Haha sounds a lot like me. I'm ANTP which means that I have Ne and that describes it fairly well, another vote for Ne here.



> 10) How do you judge new ideas? You try to understand the principles behind it to see if they make sense or do you look for information that supports it?
> -Both. I look at the reasoning behind the idea and why it was conceived, and then I look for ways that it fits (or doesn't) into current reality. Idealism is important because nothing would change without new ideas, but realism is important because if an idea can't be grounded in reality in some way, it is a waste of time and energy.


I'm getting more of a "big-picture" here, Ne I believe.



> 11) You find harmony by making sure everyone is doing fine and belonging to a given group or by making sure that you follow what you believe and being yourself?
> -Both. I try to make sure everyone's happy, and I also try to be true to myself.


Fi for sure, possible Fe, but I'm going for Fi over Fe.



> 12) Are you the kind that thinks before speaking or do you speak before thinking? Do you prefer one-on-one communication or group discussions?
> -I always think before I speak, and I often over-think things. Sending an important email to a teacher is a terrifying prospect for me, and I always make several revisions before sending it. I much prefer one-on-one communication because it allows me to consider the personality of the person I'm talking to and how best to respond to them.


Fi being in your function order with it also being dominant.



> 13) Do you jump into action right away or do you like to know where are you jumping before leaping? Does action speaks more than words?
> -I like to think about something before I jump into it. Actions vs. words fall into my idea of realism vs. idealism, and I think both are equally important.

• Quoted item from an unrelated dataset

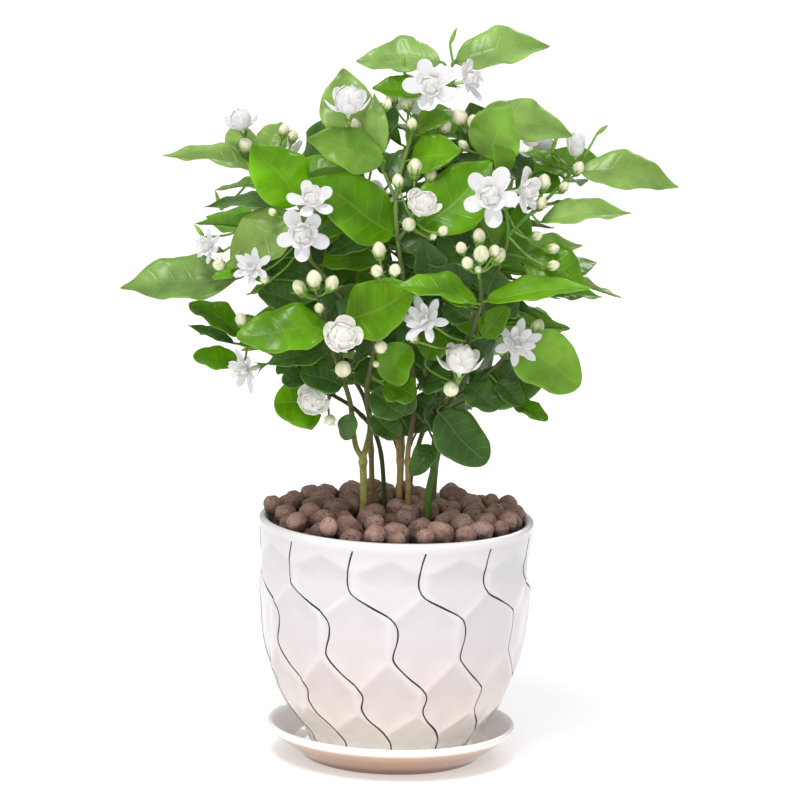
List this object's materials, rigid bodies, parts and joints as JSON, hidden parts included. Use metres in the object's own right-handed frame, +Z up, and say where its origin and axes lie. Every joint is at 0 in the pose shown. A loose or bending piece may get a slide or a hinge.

More big-picture oriented here again I think.



> 14) It's Saturday. You're at home, and your favorite show is about to start. Your friends call you for a night out. What will you do?
> -It depends on where the night out is taking place. If it is somewhere I would enjoy being, I would tape the show and go out with friends, because the show can be postponed, but in my experience, friends' differing schedules rarely allow for time together.


Fi, a hint of Te I think as well. Fi Xx Xx Te.



> 15) How do you act when you're stressed out?
> -I focus on the thing that's stressing me and over-analyse it until it no longer makes sense. I start to feel as if I'm not good at anything and I crumble very quickly.


That self defeating doubt of an Introverted, subjective, decision making function. This suggests Ti over Fi though.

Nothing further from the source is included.